Do you think there is a movement in the fashion industry and amongst consumers towards quality over quantity?
I very much hope so!
You’ve spoken about how “Quality Guaranteed” isn’t restricted to the design and manufacturing process but permeates through the entire business. How does it influence rag & bone’s marketing strategy?
I think our marketing strategy, like everything else, mirrors the feeling that everything we do at all times has a sense of authenticity. Instead of shooting campaigns on digital, we shoot on film and Super 8. We work with people that we admire for their authenticity and I think that speaks to the “Quality Guaranteed” philosophy of the company. The idea of authenticity guides most of the decisions that we make.
rag & bone Brooklyn Custom Fabrication Shop
How many rag & bone retail stores are there now?
Can you share a bit about how this passion for quality affects the layout, design and materials used in your stores?
It’s so important to us that we even have our own Brooklyn Custom Fabrication Shop in Industry City. We have incredibly skilled craftsmen [who] work for rag & bone and are solely dedicated to creating authentic, beautifully made furniture for our stores and design studio.
rag & bone Brooklyn Custom Fabrication Shop
Australia’s flagship rag & bone store recently opened in Melbourne’s The Strand.

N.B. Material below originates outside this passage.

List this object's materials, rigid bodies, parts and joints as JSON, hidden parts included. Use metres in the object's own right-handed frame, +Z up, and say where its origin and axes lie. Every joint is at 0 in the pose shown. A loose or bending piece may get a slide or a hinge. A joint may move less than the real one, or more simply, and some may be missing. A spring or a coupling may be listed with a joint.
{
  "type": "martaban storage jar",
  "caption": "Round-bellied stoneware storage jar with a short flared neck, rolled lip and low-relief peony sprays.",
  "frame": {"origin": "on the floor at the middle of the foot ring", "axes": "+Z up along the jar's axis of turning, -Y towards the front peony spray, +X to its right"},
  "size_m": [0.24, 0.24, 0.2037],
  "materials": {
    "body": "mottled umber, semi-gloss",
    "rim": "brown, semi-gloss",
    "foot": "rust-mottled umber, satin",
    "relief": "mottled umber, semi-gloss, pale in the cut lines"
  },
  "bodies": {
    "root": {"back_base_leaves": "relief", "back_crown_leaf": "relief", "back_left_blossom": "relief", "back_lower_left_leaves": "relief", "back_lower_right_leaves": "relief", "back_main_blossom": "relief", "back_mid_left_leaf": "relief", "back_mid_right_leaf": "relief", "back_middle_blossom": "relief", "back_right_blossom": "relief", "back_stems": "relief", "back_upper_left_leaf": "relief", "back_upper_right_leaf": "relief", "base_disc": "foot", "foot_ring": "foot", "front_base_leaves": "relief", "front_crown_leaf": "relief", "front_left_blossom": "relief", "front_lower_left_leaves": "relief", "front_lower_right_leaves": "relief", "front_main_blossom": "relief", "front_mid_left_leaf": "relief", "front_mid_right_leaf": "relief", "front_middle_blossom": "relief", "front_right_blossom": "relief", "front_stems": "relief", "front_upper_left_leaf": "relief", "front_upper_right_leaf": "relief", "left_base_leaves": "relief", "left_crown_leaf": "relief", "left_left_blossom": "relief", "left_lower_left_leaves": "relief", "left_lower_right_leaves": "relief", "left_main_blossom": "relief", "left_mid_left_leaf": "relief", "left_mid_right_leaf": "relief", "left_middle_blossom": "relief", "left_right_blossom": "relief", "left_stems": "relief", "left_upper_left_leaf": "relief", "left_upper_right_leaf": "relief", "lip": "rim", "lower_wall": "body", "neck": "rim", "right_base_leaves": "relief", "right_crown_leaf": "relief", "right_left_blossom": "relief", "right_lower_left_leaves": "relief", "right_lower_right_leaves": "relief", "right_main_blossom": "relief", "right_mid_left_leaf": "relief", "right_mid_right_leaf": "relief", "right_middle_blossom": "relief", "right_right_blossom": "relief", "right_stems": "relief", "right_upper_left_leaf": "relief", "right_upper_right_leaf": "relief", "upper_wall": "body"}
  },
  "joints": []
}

Can you tell us what kind of feeling you were trying to create with the interior there?
Just a genuine rag & bone store; a space where the customer can come and understand what the rag & bone aesthetic is and really feel at home — and provide the customer service we’ve become well-known for in the States.
It’s been 15 years since you founded rag & bone. How do you measure the brand’s success?
By how much fun we have doing what we’re doing!
Finally, what do you have planned for rag & bone for the rest of the year? Is there anything exciting in the pipeline that you can share with us?
Our Beak Street store is opening in Soho, London which is very exciting. Other than that, my thoughts are quite short-term these days!
The Melbourne rag & bone store is located at Shop T21 The Strand, 250 Elizabeth St, Melbourne.